İzmir’de faaliyet gösteren Lezita fabrikasında Öz Gıda-İş Sendikası üyesi işçiler, TİS sürecinde anlaşma sağlanamaması sonrası greve çıktı. İşçiler, “Hiçbir işveren emekçinin rızkını veriyormuş gibi davranmasın. Bu kapitalist düzenin verdiği güce kimse aldanmasın” diye tepki gösterdi.

Lezita fabrikasında işçiler greve çıktı

BİRGÜN EGE

İzmir’in Kemalpaşa ilçesinde bulunan Lezita fabrikasında Öz Gıda-İş Sendikası üyesi işçiler, toplu iş sözleşmesinde anlaşma sağlanamaması sonrası dün gece saat 00.00 itibariyle greve çıktı. Yaklaşık 3 binin çalıştığı fabrikada sendika üyesi işçiler fabrika önünde basın açıklaması düzenledi. Açıklamayı Öz Gıda-İş Sendikası basın sözcüsü İsmail Uğur okudu.

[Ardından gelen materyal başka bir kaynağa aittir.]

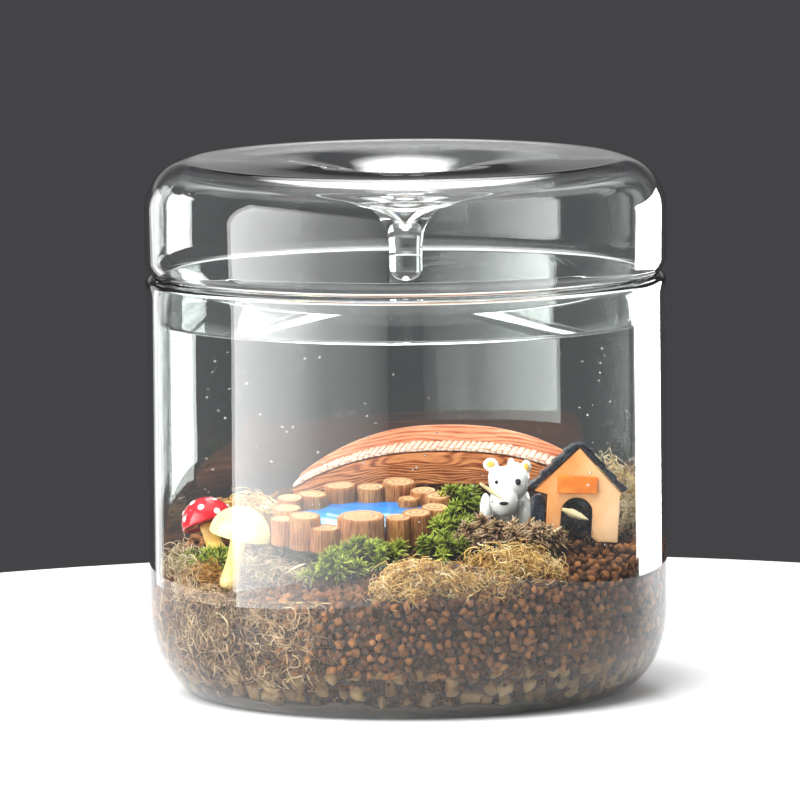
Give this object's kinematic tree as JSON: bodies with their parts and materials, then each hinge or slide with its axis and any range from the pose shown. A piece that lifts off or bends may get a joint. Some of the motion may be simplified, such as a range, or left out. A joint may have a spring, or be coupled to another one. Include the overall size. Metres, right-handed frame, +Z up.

Uğur, “Elbette bu süreçte Lezita yönetimi de boş durmadı. Anayasal bir hak olan sendikalı çalışma hakkını kullanmak isteyen, bu yönde iradesini ortaya koyan, Lezita’yı helal alın teriyle bugünlere taşıyan yüzlerce emekçi kardeşimizi baskı ve zorla istifa ettirdi ve işten attı. Hukuki yetkimize rağmen Lezita yönetimi masaya oturma çağrımızı her seferinde reddetti. Bizim için grevden başka çıkar bir yol bırakmadı. Emekleriyle Lezita’yı Türkiye’nin ilk büyük 100 şirketi arasına sokan binlerce işçi kardeşimizin iradesini yok sayarak, onlara adeta köle muamelesi yaparak, daha da trajik olanı ise; ta Hindistan’dan ithal işçi getirip bölge halkına ihanet etti. Bugün burada canla başla ortaya koyduğumuz direniş; işveren tarafından onurlarıyla oynanan emekçilerimizin ve bölge halkının onur mücadelesidir” diye konuştu.

“GÜCE KİMSE ALDANMASIN”

Uğur, “Parası olanın kendini efendi; emeği ile hizmet edenin ise kendini köle gibi hissettiği bu çarpık düzen değişmek zorundadır” dedi ve ekledi: “Çocuklarına üç kuruş ekmek parası kazanmak için gecesini gündüzüne katarak üreten, ülkeyi ve ekonomiyi kalkındıran emekçiler dayanışma içinde hareket etmedikçe bu köle sistemi değişmeyecektir. Hiçbir işveren emekçinin rızkını veriyormuş gibi davranmasın. Bu kapitalist düzenin verdiği güce kimse aldanmasın.” 

Uğur, şunları dile getirdi: “Aylardır burada Anayasal hakkımızı engellemeye dönük bir zorbalık yaşıyoruz. Tüm hukuki davaları kazanmamıza rağmen hukukun gereğini yerine getirmeyen, işçileri baskı ve mobbing ile yıldırmaya çalışan bir iradeye karşı mücadele veriyoruz. Lezita yönetimi işçinin iradesini kırmak için her türlü yasa ve etik dışı yola başvuruyor. İşveren tüm bu hukuksuzluğu pervasızca ortaya koyarken, emekçilerin en temel anayasal hakkını kim savunacak? Bu ülkenin üreten gücü olan işçiler kime güvenecek, hakkını nasıl koruyacak? Emekçiye sahip çıkmak sadece seçim zamanlarında oy istemekle olmaz. Emeği sömürülen, iradesi hiçe sayılan, sendikal çalışma hakkı engellenen işçinin yanında durun lütfen. İşçiyi kayırın demiyoruz, zorbalıkla engellenen anayasal haklarını kullanmalarını sağlayın diyoruz. Bu hukuk tanımazlığa karşı hukukun gereğini yapın diyoruz.”